As idyllic as it would be for everyone in the nation to start working fewer hours for the same amount of money, there are very few signs that the four-day week will spread beyond this small coterie of like-minded companies. “Despite the alleged dynamism of American industry, [business leaders] are pretty conservative,” says Dan Hamermesh. “There are some transition costs. There's no question. This requires rethinking scheduling, payroll, HR, everything.”
In some sectors of the economy, just getting the workweek down to 40 hours could be a struggle: Goldman Sachs recently issued a rule stating that its interns must leave the office by midnight, and were not to return until 7 a.m. the next day, at the earliest. (The company also mandated that interns take Saturdays off, which is sort of amazing in light of the fact that 100-odd years ago, it was a monumental victory for labor when a New England mill became the first American factory to declare Saturdays fully off-limits.)
Ultimately, the four-day week shouldn’t be offered up as a prescription for all workers, but instead as an option for more than currently have it. As Hamermesh notes, it’s unlikely that five consecutive eight-hour days is the perfect calendar for every white-collar company in the American economy; a four-day week is just as arbitrary a schedule as a three-day week or a five-day week.

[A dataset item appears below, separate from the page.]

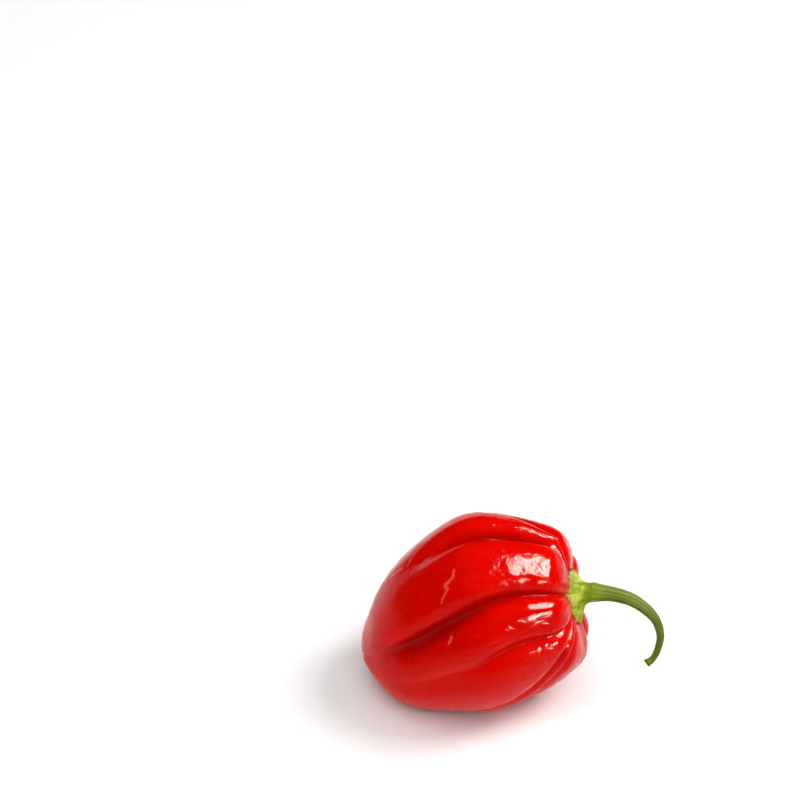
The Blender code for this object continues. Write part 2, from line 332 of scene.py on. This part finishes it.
def fine_relief(share, theta):
    """Creases, ripples, small dents and marks of the skin, over the lobed pod."""
    height = np.zeros(np.broadcast(share, theta).shape)
    for name, depths in CREASES.items():
        distance = degrees_off(theta, valley_angle(name, share))
        height -= through((0, *depths, 0), share) * np.exp(-np.abs(distance) / CREASE_WIDTH)
    spot = np.stack(pod_surface(share, theta), axis=-1)
    height += RIPPLE[0] * noise(spot / (1, 1, RIPPLE[2]), RIPPLE[1], 0)
    left = 1 - (1 - SMOOTH_SHARE) * smoothstep(share, SMOOTH_FROM, SMOOTH_TO)
    for seed, (depth, across, stretch) in enumerate(DENTS, 1):
        height += left * depth * noise(spot / (1, 1, stretch), across, seed)
    height += marks(spot)
    off = np.linalg.norm(spot - np.array(pod_surface(1.0, 0.0)), axis=-1)
    wrinkles = np.cos(TIP_WRINKLES * theta + waves(spot, TIP_WAVER, 6))
    wrinkles = wrinkles * np.exp(-((off / TIP_SCAR - 2) ** 2))
    return height + TIP_WRINKLE * wrinkles + TIP_KNOB * np.exp(-((off / TIP_SCAR) ** 4))


def quad_rings(name, rings, first_pole=None, last_pole=None):
    """A mesh object of rings of points, joined by quads and closed by triangles at the poles given."""
    rings = np.asarray(rings)
    count, columns = rings.shape[:2]
    points = rings.reshape(-1, 3)
    here = np.arange(columns)
    after = (here + 1) % columns
    rows = np.arange(count - 1)[:, None] * columns
    quads = np.stack([rows + here, rows + columns + here, rows + columns + after, rows + after], axis=-1)
    faces = quads.reshape(-1, 4).tolist()
    if first_pole is not None:
        faces += [(len(points), a, b) for a, b in zip(here, after)]
        points = np.concatenate([points, [first_pole]])
    if last_pole is not None:
        row = (count - 1) * columns
        faces += [(row + a, len(points), row + b) for a, b in zip(here, after)]
        points = np.concatenate([points, [last_pole]])
    mesh = bpy.data.meshes.new(name)
    mesh.from_pydata(points.tolist(), [], faces)
    mesh.validate()
    mesh.shade_smooth()
    made = bpy.data.objects.new(name, mesh)
    bpy.context.scene.collection.objects.link(made)
    return made


def store(piece, name, values):
    """Keep a number for each point of a piece, for its material to read."""
    piece.data.attributes.new(name, "FLOAT", "POINT").data.foreach_set("value", np.ravel(values))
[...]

But more broadly, the arbitrariness of the workweek—and the American obsession with how many hours it contains—underlines an important truth about the nature of work: Because an individual’s contribution to a company can be hard to measure, everyone seizes upon time spent working (an easily measurable data point) as a proxy for how much work is actually getting done. In other words, workers’ output can require so much effort to assess thoughtfully that companies focus unduly on bulking up the input—whether that makes workers happy or not.